Mitigating backdoor attacks in Federated Learning based intrusion detection systems through Neuron Synaptic Weight Adjustment

Federated Learning has emerged as a transformative paradigm that enables collaborative model training across distributed clients while preserving data privacy. However, Federated Learning systems are vulnerable to backdoor attacks, where malicious clients introduce harmful triggers into the global model, undermining its security and reliability. Traditional defenses often struggle to balance robust protection with maintaining high model accuracy, leaving Federated Learning systems exposed to significant risks. In this article, we present SHIELD-FL (Synaptic Harmonization for Intelligent and Enhanced Learning Defense), a novel framework designed to provide comprehensive backdoor defense in federated learning environments.
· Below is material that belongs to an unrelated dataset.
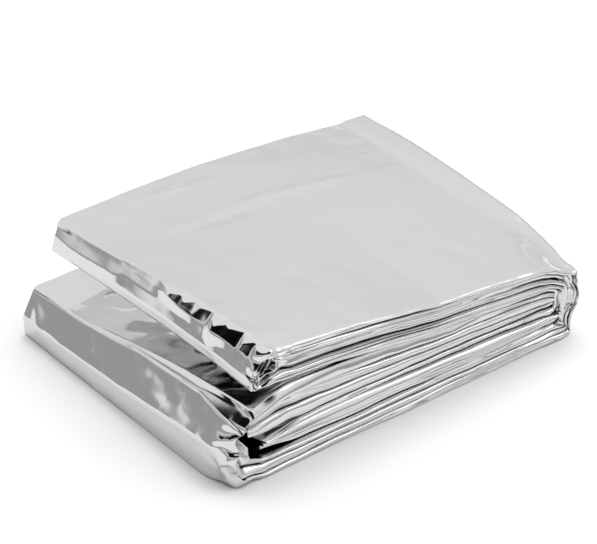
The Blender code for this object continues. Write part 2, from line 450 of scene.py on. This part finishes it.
# One run of the strip on a level: where it starts and ends for each Y, the way its outer side faces
# (1 is up) and the turn that follows it.
Run = namedtuple("Run", "level start end facing turn")


def strip_runs():
    above = {name: (lambda y, turn=turn: turn_centre(turn, y, 0.0)) for name, turn in TURNS.items()}
    below = {name: (lambda y, turn=turn: turn_centre(turn, y, 1.0)) for name, turn in TURNS.items()}
    return [
        Run("flap", lambda y: FLAP_END, above["lower_left"], 1, "lower_left"),
        Run("bottom", below["lower_left"], below["outer_right"], -1, "outer_right"),
        Run("top", above["outer_right"], above["upper_left"], 1, "upper_left"),
        Run("second", below["upper_left"], above["inner_right"], -1, "inner_right"),
        Run("inner", below["inner_right"], inner_end, 1, None),
    ]


def strip_sections():
    """Every section of the strip in order, from the flap's end to the inner end."""
    sections = []
    for run in strip_runs():
        shares = steps_between(run.start(WIDTH / 2), run.end(WIDTH / 2), RUN_STEPS[run.level])
        for share in shares[:-1] if run.turn else shares:

            def x_at(y, run=run, share=share):
                return blend(run.start(y), run.end(y), share)

            sections.append(run_section(run.level, x_at, run.facing))
        if not run.turn:
            continue
        for place_on in places_on(run.turn):
            # A turn that starts on its lower level is laid from its last corner to its first.
            if TURNS[run.turn].upper == run.level:
                sections.append(turn_section(run.turn, place_on, run.facing))
            else:
                place_back = len(TURN_COUNTS[run.turn]) - place_on
                sections.append(turn_section(run.turn, place_back, -run.facing))
    return sections


def distances_along(sections):
    """How far along the strip each section lies, measured on its middle line."""
    line = np.array([section.place(WIDTH / 2, 0.0) for section in sections])
    return np.concatenate([[0], np.cumsum(np.hypot(*np.diff(line, axis=0).T))])


# One column of the film's mesh. A layer's column is a share of the way from its back edge to its
# front pleat, and a pleat's column is an angle round it.
Column = namedtuple("Column", "layer share angle")


def film_columns():
    """The columns across the whole width of the film, from layer one's free edge to the outer skin."""
    skin = 1 - steps_between(0.0, WIDTH, SKIN_STEPS)[::-1]
    columns = []
    for layer in range(LAYERS):
        shares = np.array(HIDDEN_SHARES) if layer < LAYERS - 1 else skin
        shares = shares if layer % 2 == 0 else shares[::-1]
        columns += [Column(layer, share, None) for share in shares]
        if layer < LAYERS - 1:
            count = FRONT_TURN_COUNT if layer % 2 == 0 else BACK_TURN_COUNT
            angles = np.linspace(0, np.pi, count + 2)[1:-1]
            columns += [Column(layer, None, angle) for angle in angles]
    return columns


def wander_of(along, pleat, kind):
    """How far one measure of a pleat's nose wanders at a place along the strip."""
    total = 0.0
    for k, wander in enumerate(NOSE_WANDER):
        seed = NOSE_SEED + SEEDS_PER_STEP * k + SEEDS_PER_PLEAT * pleat + Wander._fields.index(kind)
        total = total + getattr(wander, kind) * wandering(seed, wander.step)(along)
    return total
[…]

At the core of SHIELD-FL is SYNAPSE (Synaptic Neuron Adjustment for Protective System Enhancement), an innovative metric that leverages L2 norm analysis to detect and identify neurons influenced by backdoor triggers. This targeted approach enables precise adjustment and pruning of compromised neurons, effectively neutralizing backdoor threats while preserving overall model performance. SHIELD-FL further enhances protection through a coordinated, system-wide strategy implemented across all clients, ensuring robust defense against backdoor attacks throughout the federated learning network. We rigorously evaluated SHIELD-FL on multiple datasets, demonstrating its effectiveness. The results consistently show that proposed model outperforms state-of-the-art defenses, achieving superior accuracy and resilience against backdoor attacks. Our approach provides a unified and effective solution for securing the federated learning based intrusion detection systems against emerging threats, marking a significant advancement in the field of security.